Farmer planted 20 Ha of maize. Due to an issue with drag hoses the top layer of the soil was smeared and an impossibly hard crust of 2.5 cm thickness was formed. They tried using a rotary hoe to break up the crust but it made no impact whatsoever. The only options left were to plough-up the field and start again or irrigate the field to hopefully soften the crust and probably drown the seedlings….

Fortunately someone mentioned Loxsoil and that it might be worth trialing a small plot of 10 x 10 meters. Dosage was the equivalent 1.5L/Ha in 500 L water (we would have preferred 1000 L of water but that was apparently not feasible or practical) and applied using a back-spray. Next morning the farmer tested the hardness of the top layer and his finger went right through the layer. They immediately treated the 20 Hectares and photo shows what it looked like 10 days later.

Maize plants were some 15 cm tall on my visit. Although it’s not be the prettiest field of Maize, the only reason this crop is standing is because of the oxygen in Loxsoil.

Loxsoil definitely saved this this crop, saved the farmer having to re-seed 20 Ha and saved him tens of thousands of euros.

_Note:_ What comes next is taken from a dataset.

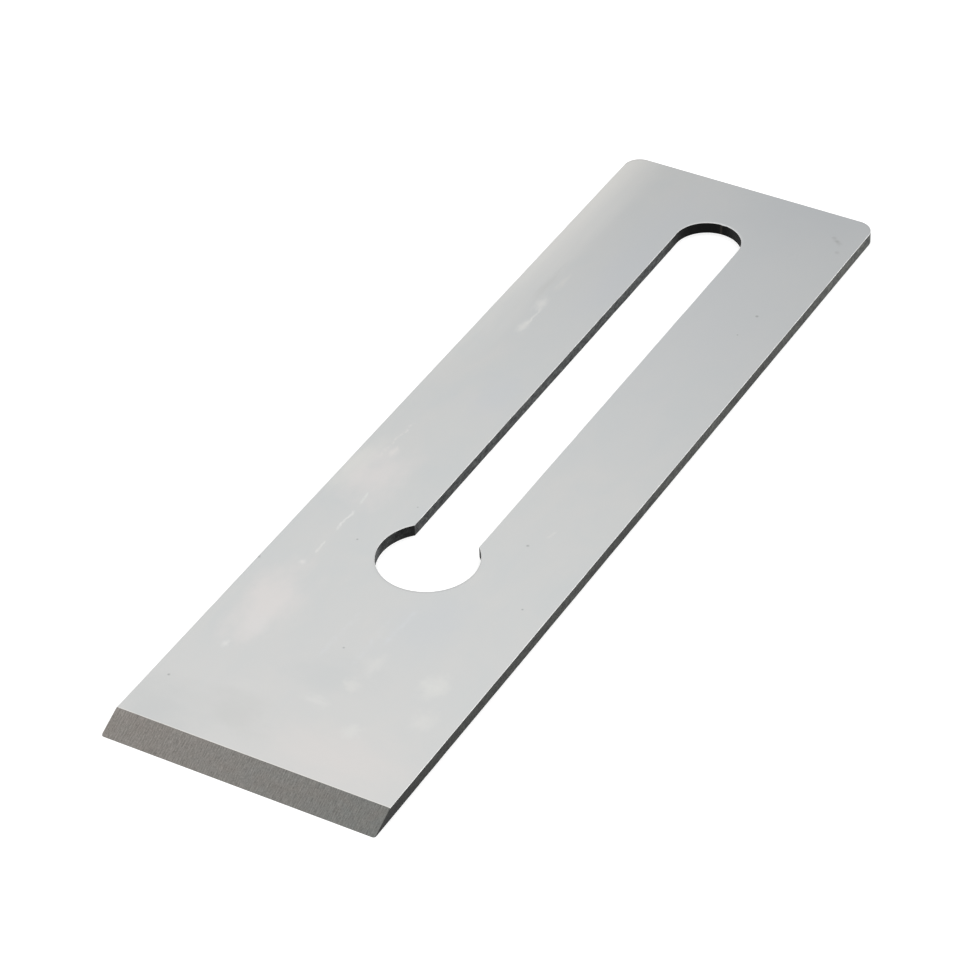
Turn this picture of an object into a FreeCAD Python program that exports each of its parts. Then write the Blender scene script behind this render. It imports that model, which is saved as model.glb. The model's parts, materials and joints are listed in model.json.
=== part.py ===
import FreeCAD, Part
import enum
import math
import os

import Sketcher

# A plane iron: one flat strip of tool steel, ground flat on both faces, bevelled at its front end
# and pierced by a keyhole. A cap-iron screw's head drops through the round part of the keyhole,
# and its neck then slides along the slot.
#
# Frame, in millimetres: X across the blade, Y along it towards the back end, Z up. The blade lies
# on its flat back, at Z = 0, with the bevel on top. The solid is drawn from its cutting edge, as
# such a blade is measured, and its placement then puts the origin under the middle of the blade.

NODE = "plane_iron"
SHEET = "Sizes"

SIZES = [
    ("blade_width", 50.8, "from side to side"),
    ("blade_length", 181.7, "from the cutting edge to the back end"),
    ("blade_thickness", 2.3, "from the flat back to the bevel side"),
    ("bevel_angle", 25.0, "degrees between the bevel and the flat back"),
    ("back_corner_radius", 3.2, "rounding of the two corners at the back end"),
    ("cutting_corner_radius", 0.5, "relief of the two corners of the cutting edge"),
    ("head_hole_diameter", 17.8, "round part of the keyhole, for the screw's head"),
    ("head_hole_setback", 60.5, "from the cutting edge to the centre of the round part"),
    ("slot_width", 12.5, "straight part of the keyhole, for the screw's neck"),
    ("back_bridge", 12.6, "steel left between the slot's round end and the back end"),
    ("rim_break", 0.06, "chamfer that takes the sharpness off a rim"),
]

size = {alias: value for alias, value, meaning in SIZES}
bevel_run = size["blade_thickness"] / math.tan(math.radians(size["bevel_angle"]))

# Two places closer than this, in millimetres, count as one.
TOLERANCE = 1e-6


class Point(enum.IntEnum):
    """The points of a line or an arc, as a sketch numbers them."""
    START = 1
    END = 2
    CENTRE = 3


class Axis(enum.IntEnum):
    """The axes that every sketch has from the start. They cross in its origin."""
    HORIZONTAL = -1
    VERTICAL = -2


ORIGIN = (Axis.HORIZONTAL, Point.START)

doc = FreeCAD.newDocument("PlaneIron")


def fill_sheet():
    """Puts the driving dimensions in a sheet: name, number and meaning in one row each."""
    sheet = doc.addObject("Spreadsheet::Sheet", SHEET)
    for row, (alias, value, meaning) in enumerate(SIZES, start=1):
        sheet.set(f"A{row}", alias)
        sheet.set(f"B{row}", str(value))
        sheet.set(f"C{row}", meaning)
        sheet.setAlias(f"B{row}", alias)
    doc.recompute()
    return sheet


def sketch_on(body, role, name):
    """A new sketch on one of the body's own origin planes."""
    sketch = body.newObject("Sketcher::SketchObject", name)
    plane = next(o for o in body.Origin.OriginFeatures if o.Role == role)
    sketch.AttachmentSupport = [(plane, "")]
    sketch.MapMode = "FlatFace"
    return sketch


def line(x1, y1, x2, y2):
    return Part.LineSegment(FreeCAD.Vector(x1, y1, 0), FreeCAD.Vector(x2, y2, 0))


def arc(centre_y, radius, first, last):
    """An arc whose centre lies on the sketch's vertical axis, turning from first to last, in radians."""
    circle = Part.Circle(FreeCAD.Vector(0, centre_y, 0), FreeCAD.Vector(0, 0, 1), radius)
    return Part.ArcOfCircle(circle, first, last)


def constrain(sketch, *facts):
    """Adds geometric constraints, each given as (kind, element, point, ...)."""
    for fact in facts:
        sketch.addConstraint(Sketcher.Constraint(*fact))


def dimension(sketch, name, formula, *fact):
    """Adds a dimension and ties it to the sheet."""
    index = sketch.addConstraint(Sketcher.Constraint(*fact))
    sketch.renameConstraint(index, name)
    sketch.setExpression(f"Constraints.{name}", formula)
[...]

A potato farmer used oxygenated water (Loxsoil dosed at 50 ml/m3 water) to rinse his potatoes. He is a keen user of Loxsoil– has seen the benefits in his crops and understands the benefits of using oxygen in agriculture. He wanted to see if oxygenated water would be beneficial when storing potatoes over a long period of time.

His conclusion was that: Loxsoil treated potatoes stored 3 months longer and also lost 10% less moisture than untreated potatoes. His next crop will be fully rinsed with oxygenated water.

In 2022 some farmers treated sugar beets with oxygenated water (1 L/Ha). On average these produced a 20% higher yield compared to untreated plants. The sugar content was 0.02% lower than the untreated sugar beet. However as the yield was 20% higher this easily compensated for the lower sugar % so that in fact much more sugar was yielded.

Following this, in 2023 official trials have been set up by the sugar producing industry to test the effect of soil oxygenation on sugar beet and verify the increased production. To date the trial is ongoing and results are not expected until harvesting in October/November 2023. We are very confident.